As I continued through Sudbrook, I crossed a point at which the Severn Tunnel runs underground, carrying train passengers between South Wales and England. There’s a also a museum of the tunnel close by.

I continued to follow the coast path around Sudbrook Point and across an area of land that was once the site of an Iron Age hillfort.

I was now heading towards the M4 motorway; that very same route that have carried me across the Severn in my car.

My walk passed beneath the motorway with ease and I’d soon cross a lady, sat to one side of the footpath, taking in the scene of the Bristol Channel ahead.

Across the other side, I was now walking beneath and beside the motorway, along a strip of concrete that I’ve driven past many times over the years. I’d seen the odd person walking along it and wondered what it might be like to do the same.

There’s a point at which the Wales Coast Path turns inland, crossing the M4 towards Caldicot and Rogiet Moor.
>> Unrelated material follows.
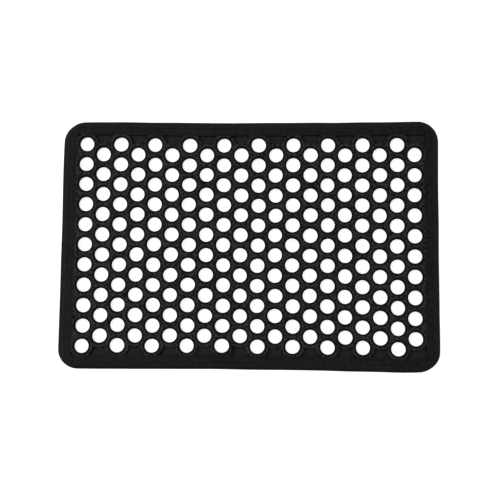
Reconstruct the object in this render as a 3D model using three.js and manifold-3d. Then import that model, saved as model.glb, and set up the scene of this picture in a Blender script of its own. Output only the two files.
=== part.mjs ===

But a public right of way exists going forwards… I had every intention of following this, sticking close to the coast and bagging a trig point on the edge of Caldicot Moor.

But I could see the red flags flying further ahead, along with the occasional sounds of gunshot. A firing range interrupted my hopes of getting to that trig pillar. So, I soldiered on over the motorway.

Again, crossing the railway line from England, far beneath me but visible from here continuing west.

From the outskirts of Caldicot, I walked a pedestrian path back towards Portskewett.

Then I stumbled upon this beautiful space created for the local community. Completely unexpected.

I took a seat on one of the benches beside the path and had something to eat. It was mid-morning and this was one of those walks where I’d set out early with the intention of returning home in time for lunch and then, having a quiet afternoon to myself.

While I rested, the lady I’d passed near the M4 caught up, recognised me and asked about my walk before continuing on her way.

That Second Severn Crossing was often in view throughout this short walk.

I crossed one field with a visible standing stone on top of the hill. According to my OS Map, this is the site of a long barrow. But as the land is otherwise private, away from the public right of way, I had no right to wander any closer and explore for myself.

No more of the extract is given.